**WHAT IS ASKED**
Copy exactly the lines of the records below, and only those lines, beginning with the line that contains "for name, make" and ending with the line that contains "for node in".
○ ○ ○
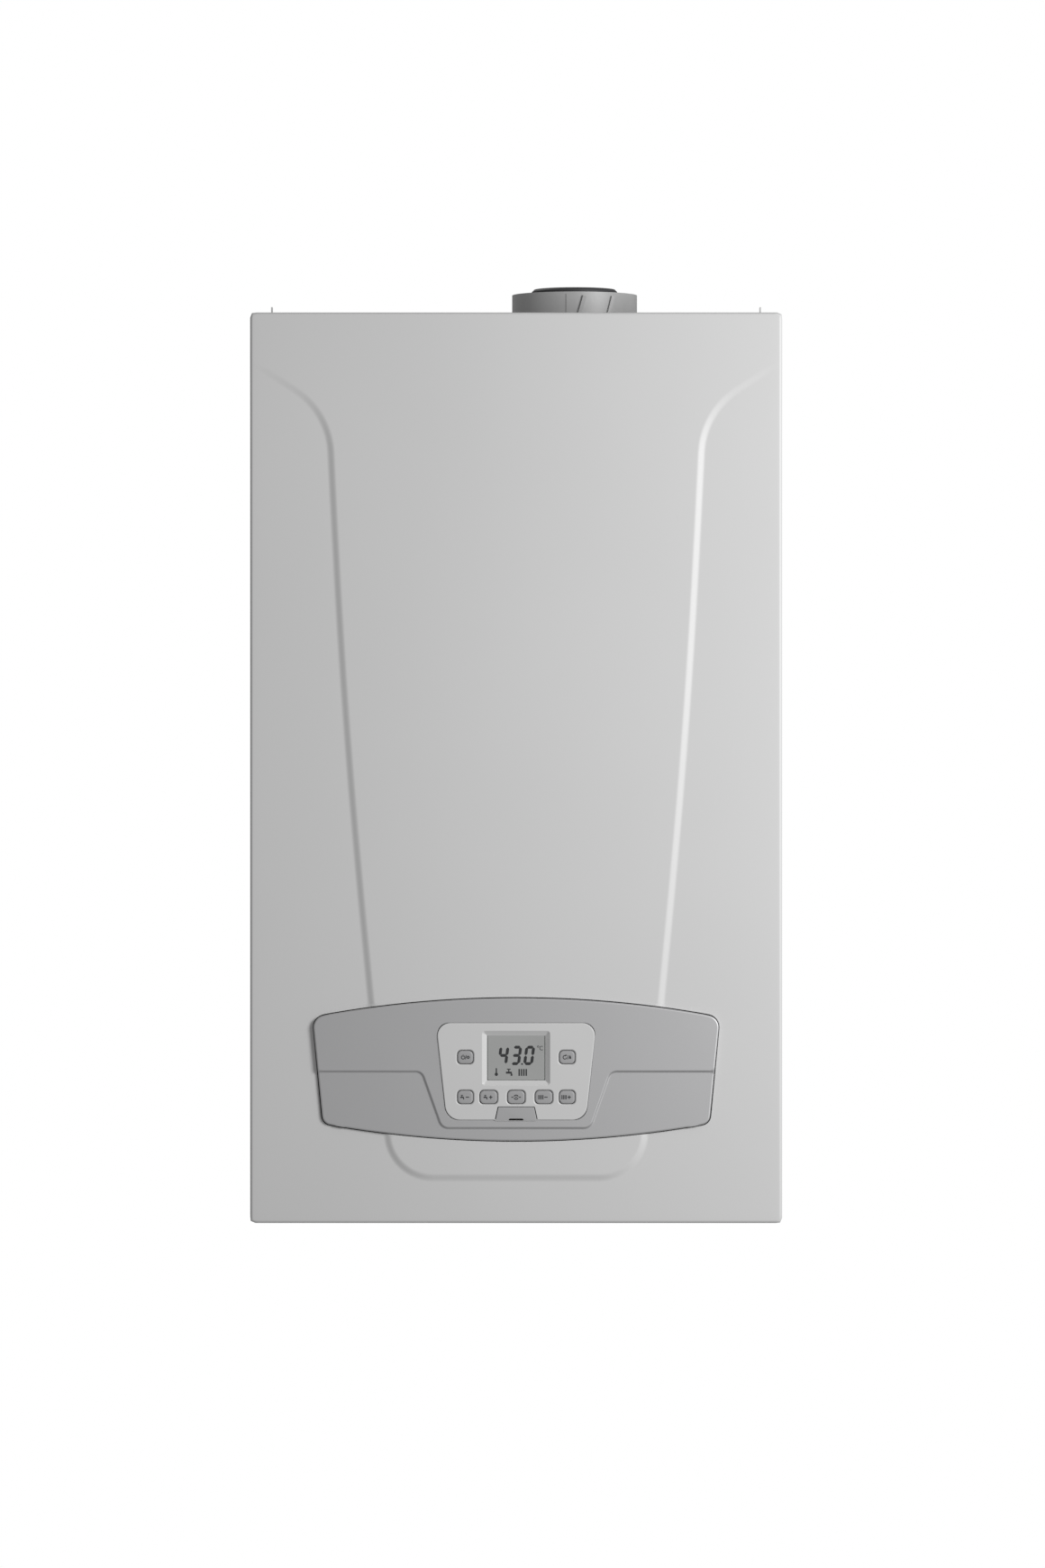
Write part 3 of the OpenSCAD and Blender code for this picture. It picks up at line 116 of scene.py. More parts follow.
@dataclass(frozen=True)
class Finish:
    """A surface finish worked out from what the real material is.

    Args:
        name: plain name of the material.
        colour: main sRGB hex colour.
        shade: sRGB hex colour of its darker patches.
        metallic: share of metal.
        roughness: typical roughness.
        spread: how far the roughness wanders.
        grain_mm: size of the surface's grain.
        grain_depth: strength of the bump.
        patch_mm: size of the slow colour changes.
        coat: clear coat weight.
        clear: share of light let straight through.
        stretch: how much longer the grain runs along X, Y and Z.
    """

    name: str
    colour: str
    shade: str
    metallic: float = 0.0
    roughness: float = 0.4
    spread: float = 0.05
    grain_mm: float = 1.0
    grain_depth: float = 0.05
    patch_mm: float = 120.0
    coat: float = 0.0
    clear: float = 0.0
    stretch: Triple = (1.0, 1.0, 1.0)

    def make(self) -> bpy.types.Material:
        """Build the node material, with colour, roughness and grain from noise of real size.

        Returns:
            The material.
        """
        known = bpy.data.materials.get(self.name)
        if known:
            return known
        mat = bpy.data.materials.new(self.name)
        mat.use_nodes = True
        tree = mat.node_tree
        shader = tree.nodes["Principled BSDF"]
        where = add_node(tree, "TexCoord").outputs["Object"]
        patch = add_node(tree, "TexNoise", Vector=where, Scale=1000 / self.patch_mm, Detail=3.0)
        squeezed = add_node(tree, "Mapping", Vector=where, Scale=tuple(1 / s for s in self.stretch))
        grain = add_node(tree, "TexNoise", Vector=squeezed.outputs[0], Scale=1000 / self.grain_mm,
                         Detail=2.0).outputs["Fac"]
        blend = add_node(tree, "ValToRGB", Fac=patch.outputs["Fac"])
        for stop, at, code in zip(blend.color_ramp.elements, (0.3, 0.6), (self.shade, self.colour)):
            stop.position, stop.color = at, linear(code)
        rough = add_node(tree, "MapRange", Value=grain, To_Min=self.roughness - self.spread,
                         To_Max=self.roughness + self.spread)
        bump = add_node(tree, "Bump", Height=grain, Strength=self.grain_depth, Distance=BUMP_HEIGHT)
        tree.links.new(blend.outputs["Color"], shader.inputs["Base Color"])
        tree.links.new(rough.outputs[0], shader.inputs["Roughness"])
        tree.links.new(bump.outputs[0], shader.inputs["Normal"])
        shader.inputs["Metallic"].default_value = self.metallic
        shader.inputs["Coat Weight"].default_value = self.coat
        shader.inputs["Alpha"].default_value = 1 - self.clear
        return mat


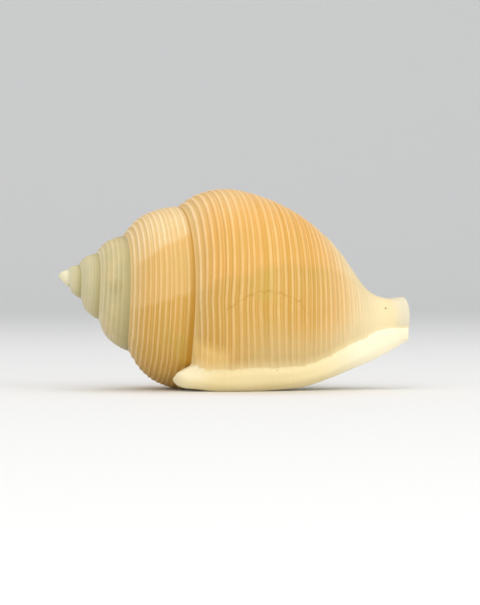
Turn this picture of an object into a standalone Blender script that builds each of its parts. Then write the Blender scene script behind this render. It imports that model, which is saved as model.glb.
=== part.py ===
"""Shell of the sea snail Galeodea keyteri, resting on its mouth.

The shell is one loft. A profile in a half-plane through the coiling axis grows while it
turns about that axis and moves along it, from the apex to the outer lip. Every whorl is
joined to the one before along the suture. From the lip the wall turns in over a thick
rounded rim and runs back as the hollow of the last whorl, closed some way in.
X runs from the apex to the canal, Z is up, the viewer of the photo stands at minus Y.
"""
import math

import bmesh
import bpy
import numpy as np

MM = 0.001

# Turns are counted along the growth, 0 where the last whorl crosses the back of the shell.
MOUTH = 0.395
WHORLS = 5
AXIS_DIP = math.radians(9.0)

# The suture, where each whorl meets the one before, in mm along the axis and out from it.
SUTURE_TURN = (-6, -5, -4, -3, -2.5, -2, -1.5, -1, -0.5, 0, 0.25, MOUTH)
SUTURE_AXIAL = (0.35, 0.8, 1.75, 3.87, 5.45, 7.3, 9.85, 12.4, 17.15, 22.9, 27.65, 29.7)
SUTURE_RADIUS = (0.32, 0.7, 1.4, 2.8, 4.0, 5.9, 7.8, 10.37, 13.45, 18.27, 18.9, 18.75)

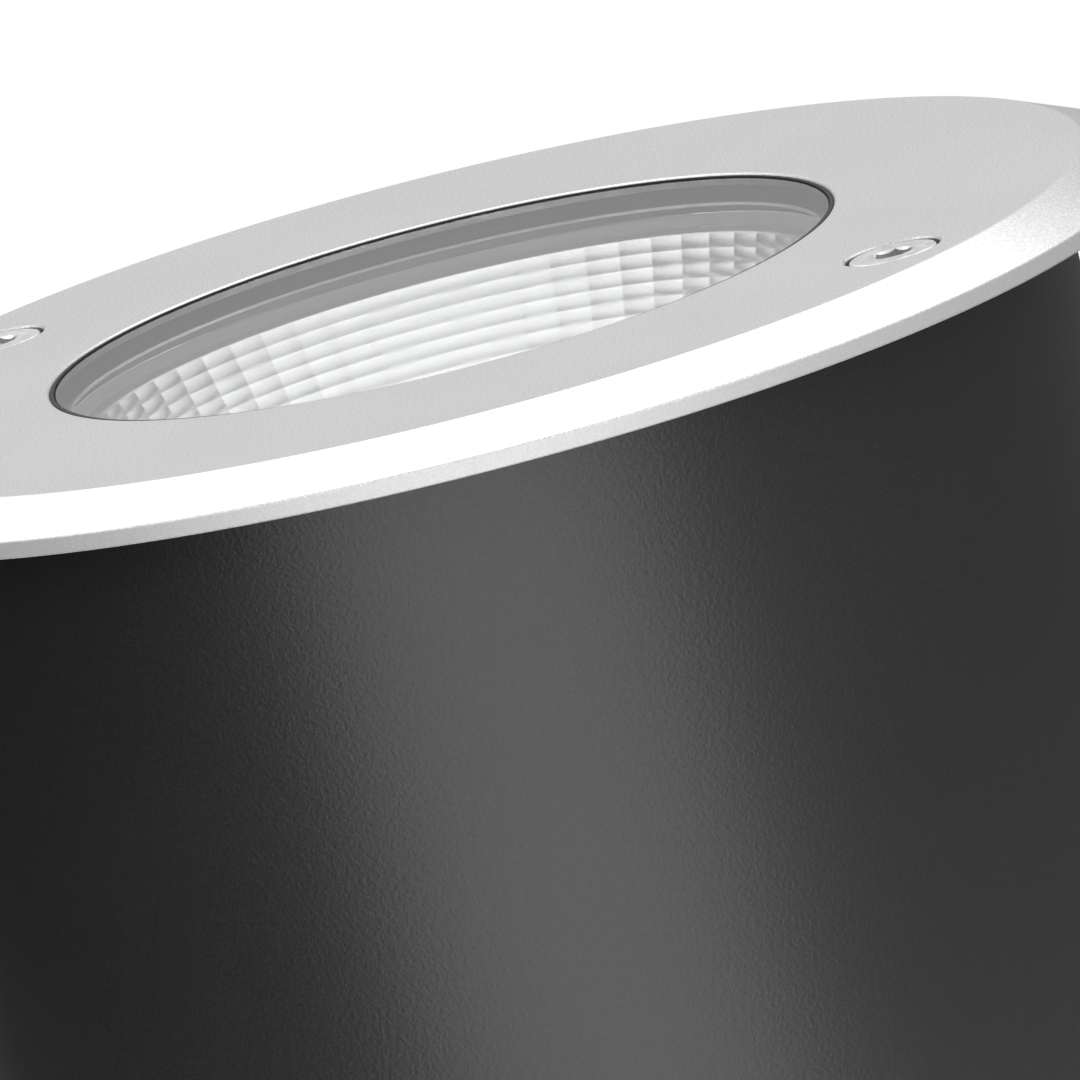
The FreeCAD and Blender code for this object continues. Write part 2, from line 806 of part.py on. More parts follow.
def driver_case():
    case = block(driver_length, driver_width, driver_bottom_z, driver_top_z, 0, driver_y)
    upright_edges = [e for e in case.Edges if abs(e.tangentAt(e.FirstParameter).z) > 0.9]
    return case.makeFillet(driver_edge_radius, upright_edges)


def driver_bracket():
    """Bent plate: a base under the driver and an upright that carries the terminal block."""
    length = 2 * (bracket_screw_x + bracket_post_radius)
    depth = 2 * bracket_post_radius
    strap = block(length, depth, bracket_z, driver_bottom_z, 0, driver_y)
    front_y = driver_y - bracket_post_radius
    back_y = upright_y + bracket_thickness
    middle_y = (front_y + back_y) / 2
    tongue = block(bracket_upright_width, back_y - front_y, bracket_z, driver_bottom_z, 0, middle_y)
    plate_y = upright_y + bracket_thickness / 2
    upright = block(bracket_upright_width, bracket_thickness, bracket_z, terminal_top_z, 0, plate_y)
    holes = [
        cylinder(bracket_screw_radius + fit_gap, bracket_z, driver_bottom_z, x, driver_y)
        for x in bracket_screw_places
    ]
    return strap.multiFuse([tongue, upright]).cut(joined(holes)).removeSplitter()


def bracket_screws():
    return group([
        cap_screw(
            x, driver_y, driver_bottom_z, bracket_screw_radius, bracket_screw_length,
            bracket_screw_head_radius, bracket_screw_head_height, small_key,
        )
        for x in bracket_screw_places
    ])


def terminal_places():
    middle = (terminal_poles - 1) / 2
    return [(k - middle) * terminal_pitch for k in range(terminal_poles)]


def terminal_block():
    """Barrier block: wire entries above and below, screw wells in the outer face."""
    width = terminal_poles * terminal_pitch
    body = block(width, terminal_depth, terminal_bottom_z, terminal_top_z, 0, terminal_y)
    far = terminal_face_y + terminal_depth
    groove_y = far - terminal_groove_depth / 2
    cuts = []
    for x in terminal_places():
        low_end = terminal_bottom_z + terminal_entry_depth
        high_start = terminal_top_z - terminal_entry_depth
        cuts.append(cylinder(terminal_entry_radius, terminal_bottom_z, low_end, x, terminal_y))
        cuts.append(cylinder(terminal_entry_radius, high_start, terminal_top_z, x, terminal_y))
        cuts.append(rod_y(terminal_screw_radius, far - terminal_well_depth, far, x, terminal_screw_z()))
    for x in terminal_places()[:-1]:
        cuts.append(block(
            terminal_groove_width, terminal_groove_depth, terminal_bottom_z, terminal_top_z,
            x + terminal_pitch / 2, groove_y,
        ))
    return body.cut(joined(cuts))


def terminal_screw_z():
    return (terminal_bottom_z + terminal_top_z) / 2


def terminal_screws():
    """Slotted clamp screws at the bottom of their wells."""
    near = terminal_face_y + terminal_depth - terminal_well_depth
    head = near + terminal_screw_length
    screws = []
    for x in terminal_places():
        slot = Part.makeBox(
            2 * terminal_screw_radius,
            terminal_slot,
            terminal_slot,
            Vector(x - terminal_screw_radius, head - terminal_slot, terminal_screw_z() - terminal_slot / 2),
        )
        screws.append(rod_y(terminal_screw_radius, near, head, x, terminal_screw_z()).cut(slot))
    return group(screws)


# Inner wires

def wire_path(points):
    """Straight runs joined by tangent arcs that take a share of the shorter run."""
    edges = []
    start = points[0]
    for before, corner, after in zip(points, points[1:], points[2:]):
        back = before - corner
        ahead = after - corner
        reach = lead_bend_share * min(back.Length, ahead.Length)
        back.normalize()
        ahead.normalize()
        entry = corner + back * reach
        leave = corner + ahead * reach
        half_turn = (math.pi - back.getAngle(ahead)) / 2
        radius = reach / math.tan(half_turn)
        middle_way = (back + ahead).normalize()
        middle = corner + middle_way * (radius / math.cos(half_turn) - radius)
        edges.append(Part.LineSegment(start, entry).toShape())
        edges.append(Part.Arc(entry, middle, leave).toShape())
        start = leave
    edges.append(Part.LineSegment(start, points[-1]).toShape())
    return Part.Wire(edges)


def wire(points):
    path = wire_path(points)
    way = points[1] - points[0]
    section = Part.Wire(Part.makeCircle(lead_radius, points[0], way))
    pipe = Part.BRepOffsetAPI.MakePipeShell(path)
    pipe.add(section)
    pipe.build()
    pipe.makeSolid()
    return pipe.shape()


def driver_leads():
    """Pair from the driver's top, over the bracket's upright, down into the outer poles."""
    crest_z = terminal_top_z + lead_loop_height
    return group([
        wire([
            Vector(x, driver_y + driver_width / 4, driver_top_z),
            Vector(x, driver_y + driver_width / 4, crest_z),
            Vector(x, terminal_y, crest_z),
            Vector(x, terminal_y, terminal_top_z - lead_insertion),
        ])
        for x in (terminal_places()[0], terminal_places()[-1])
    ])


def led_leads():
    """Pair from the driver's top, up through the grommet, into the side of the light source's holder."""
    leads = []
    for shift in lead_shifts:
        x = grommet_x + shift
        leads.append(wire([
            Vector(x, driver_y, driver_top_z),
            Vector(x, driver_y, driver_top_z + lead_rise),
            Vector(x, grommet_y, fin_bottom_z - lead_rise / 2),
            Vector(x, grommet_y, spreader_top_z + lead_rise),
            holder_entry(holder_radius + lead_rise / 2, shift),
            holder_entry(holder_radius - lead_insertion, shift),
        ]))
    return group(leads)


def holder_entry(radius, shift):
    """Point on the leads' line into the holder, on its grommet side."""
    turn = math.radians(grommet_turn)
    x = radius * math.cos(turn) - shift * math.sin(turn)
    y = radius * math.sin(turn) + shift * math.cos(turn)
    return Vector(x, y, spreader_top_z + holder_height / 2)


NODES = {
    "trim_ring": trim_ring,
    "glass": glass,
    "glass_seal": glass_seal,
    "glass_lower_seal": glass_lower_seal,
    "clamp_ring": clamp_ring,
    "clamp_screws": clamp_screws,
    "cover_o_ring": cover_o_ring,
    "trim_screw_right": lambda: trim_screw(screw_circle_radius),
    "trim_screw_left": lambda: trim_screw(-screw_circle_radius),
    "screw_retainer_right": lambda: screw_retainer(screw_circle_radius),
    "screw_retainer_left": lambda: screw_retainer(-screw_circle_radius),
    "housing": housing,
    "threaded_inserts": threaded_inserts,
    "gland_body": gland_body,
    "gland_washer": gland_washer,
    "gland_locknut": gland_locknut,
    "gland_insert": gland_insert,
    "gland_dome_nut": gland_dome_nut,
    "reflector": reflector,
    "reflector_standoffs": reflector_standoffs,
    "reflector_screws": reflector_screws,
    "thermal_pad": thermal_pad,
    "led_board": led_board,
    "led_emitter": led_emitter,
    "led_holder": led_holder,
    "led_holder_screws": led_holder_screws,
    "heat_spreader": heat_spreader,
    "spreader_screws": spreader_screws,
    "wire_grommet": wire_grommet,
    "driver_case": driver_case,
    "driver_bracket": driver_bracket,
    "bracket_screws": bracket_screws,
    "terminal_block": terminal_block,
    "terminal_screws": terminal_screws,
    "led_leads": led_leads,
    "driver_leads": driver_leads,
}


def main():
    os.makedirs("parts", exist_ok=True)
    for name, make in NODES.items():
        shape = make()
        if not shape.isValid() or not shape.Solids:
            raise RuntimeError("bad solid: " + name)
        shape.exportStep("parts/" + name + ".step")
        print(name, len(shape.Solids), round(shape.Volume, 1))


main()
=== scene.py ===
"""Looks of a round in-ground well light.

Finishes, softened edges, a pillow-faceted reflector and the studio. Lengths are in metres. The frame
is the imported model's: origin at the centre of the base, +Z up through the glass, trim screws on the
X axis, cable gland facing +Y.
"""

import math
import random

import bpy
from mathutils import Matrix, Vector


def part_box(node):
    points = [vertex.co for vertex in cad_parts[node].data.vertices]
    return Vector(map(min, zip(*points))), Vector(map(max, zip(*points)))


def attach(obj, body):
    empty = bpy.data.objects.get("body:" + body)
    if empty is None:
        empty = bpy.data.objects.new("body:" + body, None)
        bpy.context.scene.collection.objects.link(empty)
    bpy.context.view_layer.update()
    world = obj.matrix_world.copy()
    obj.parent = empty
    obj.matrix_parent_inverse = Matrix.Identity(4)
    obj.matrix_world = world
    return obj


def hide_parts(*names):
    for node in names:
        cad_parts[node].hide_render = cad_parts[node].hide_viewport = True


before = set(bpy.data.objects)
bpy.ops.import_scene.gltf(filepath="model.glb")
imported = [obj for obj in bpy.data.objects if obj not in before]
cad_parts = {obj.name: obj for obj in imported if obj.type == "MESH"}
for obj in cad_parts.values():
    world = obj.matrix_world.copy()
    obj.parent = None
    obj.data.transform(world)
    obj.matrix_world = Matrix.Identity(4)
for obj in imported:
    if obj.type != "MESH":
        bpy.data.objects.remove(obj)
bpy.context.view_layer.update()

MM = 0.001
TURN = 2 * math.pi

# The photograph's camera
AZIMUTH = math.radians(39.67)
ELEVATION = math.radians(10.863)
ROLL = math.radians(14.340)
IMAGE_SIDE = 1080
PIXELS_PER_TRIM_RADIUS = 726.34
GLASS_CENTRE_PIXEL = (441.04, 296.04)
CAMERA_DISTANCE = 5.6
CAMERA_RANGE = (0.1, 50)
SENSOR_WIDTH = 36.0                   # in millimetres, as Blender has it

# Levels and radii of the frame's nodes
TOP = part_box("trim_ring")[1].z
TRIM_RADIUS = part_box("trim_ring")[1].x
COLLAR_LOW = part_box("trim_ring")[0].z
HOUSING_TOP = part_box("housing")[1].z
BODY_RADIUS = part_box("housing")[1].x
GLASS_LOW, GLASS_TOP = (corner.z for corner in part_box("glass"))
GLASS_FLANGE_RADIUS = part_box("glass")[1].x
SEAL_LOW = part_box("glass_seal")[0].z
CLAMP_LOW, CLAMP_TOP = (corner.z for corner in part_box("clamp_ring"))
COLLAR_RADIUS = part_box("clamp_ring")[1].x
O_RING_LOW, O_RING_HIGH = (corner.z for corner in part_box("cover_o_ring"))
BOWL_LOW, BOWL_RIM = (corner.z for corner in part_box("reflector"))
BOWL_FLANGE_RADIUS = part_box("reflector")[1].x
SPREADER_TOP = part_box("led_holder")[0].z

# Sizes that the frame's boxes don't give
RIM = TOP - 5.2 * MM                  # underside of the trim's edge
RECESS = RIM + 1.0 * MM               # underside of the trim over the housing
RECESS_RADIUS = BODY_RADIUS + 0.3 * MM
APERTURE_RADIUS = 44.5 * MM
GLASS_RADIUS = 44.05 * MM
LIP_UNDER = TOP - 4.8 * MM            # underside of the trim's lip, on the seal
COLLAR_BORE = 49.85 * MM
MOUTH_RADIUS = 57.5 * MM              # the housing's bore round the trim's collar
SCREW_CIRCLE = 63.7 * MM
SCREW_SPOTS = ((SCREW_CIRCLE, 0), (-SCREW_CIRCLE, 0))
CLAMP_SCREW_CIRCLE = COLLAR_BORE + 2.4 * MM
GLAND_HEIGHT = 21.0 * MM
GLAND_FLATS = 24 * MM
GLAND_THREAD = 10 * MM
GLAND_CORE = 7.2 * MM                 # bore of the gland's body, filled by the rubber sleeve

# How the meshes are drawn
EDGE = 0.25 * MM                      # plain edges are softened by this
OVERCUT = 1.0 * MM                    # cutters reach this far past what they cut
NIL = 1e-7                            # lengths below this count as none
SHARP = 35                            # degrees between faces from which an edge stays sharp
SHARP_AFTER_CUT = 30
LONGEST_CURVE = 0.4                   # share of a side that the curve at a corner may take
CURVE_GUARD = 1.2                     # how far out the points beside a curve lie
STEEP = 0.3                           # upward part of a normal that parts walls from slopes


# Mesh helpers

def new_piece(name, points, faces, sharp=SHARP):
    mesh = bpy.data.meshes.new(name)
    mesh.from_pydata([tuple(p) for p in points], [], faces)
    mesh.update()
    mesh.polygons.foreach_set("use_smooth", [True] * len(mesh.polygons))
    mesh.set_sharp_from_angle(angle=math.radians(sharp))
    piece = bpy.data.objects.new(name, mesh)
    bpy.context.scene.collection.objects.link(piece)
    return piece


def softened(outline, radius=EDGE, steps=5, keep=()):
    """Outline of (radius, z) corners with each corner drawn as a small curve.

    Corners listed in keep stay as they are, and so do those on the axis. A point just before and
    after each curve keeps the shading of the flat stretches flat.
    """
    soft = []
    count = len(outline)
    for i, point in enumerate(outline):
        here = Vector(point)
        before = Vector(outline[i - 1]) - here
        after = Vector(outline[(i + 1) % count]) - here
        if i in keep or here.x < NIL:
            soft.append(here)
            continue
        reach = min(radius, LONGEST_CURVE * before.length, LONGEST_CURVE * after.length)
        start = here + before.normalized() * reach
        end = here + after.normalized() * reach
        soft.append(here + before.normalized() * reach * CURVE_GUARD)
        for k in range(steps + 1):
            t = k / steps
            soft.append(start * (1 - t) ** 2 + here * 2 * t * (1 - t) + end * t ** 2)
        soft.append(here + after.normalized() * reach * CURVE_GUARD)
    return soft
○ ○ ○
**RESPONSE TO THE TASK**
    for name, make in NODES.items():
        shape = make()
        if not shape.isValid() or not shape.Solids:
            raise RuntimeError("bad solid: " + name)
        shape.exportStep("parts/" + name + ".step")
        print(name, len(shape.Solids), round(shape.Volume, 1))


main()
=== scene.py ===
"""Looks of a round in-ground well light.

Finishes, softened edges, a pillow-faceted reflector and the studio. Lengths are in metres. The frame
is the imported model's: origin at the centre of the base, +Z up through the glass, trim screws on the
X axis, cable gland facing +Y.
"""

import math
import random

import bpy
from mathutils import Matrix, Vector


def part_box(node):
    points = [vertex.co for vertex in cad_parts[node].data.vertices]
    return Vector(map(min, zip(*points))), Vector(map(max, zip(*points)))


def attach(obj, body):
    empty = bpy.data.objects.get("body:" + body)
    if empty is None:
        empty = bpy.data.objects.new("body:" + body, None)
        bpy.context.scene.collection.objects.link(empty)
    bpy.context.view_layer.update()
    world = obj.matrix_world.copy()
    obj.parent = empty
    obj.matrix_parent_inverse = Matrix.Identity(4)
    obj.matrix_world = world
    return obj


def hide_parts(*names):
    for node in names:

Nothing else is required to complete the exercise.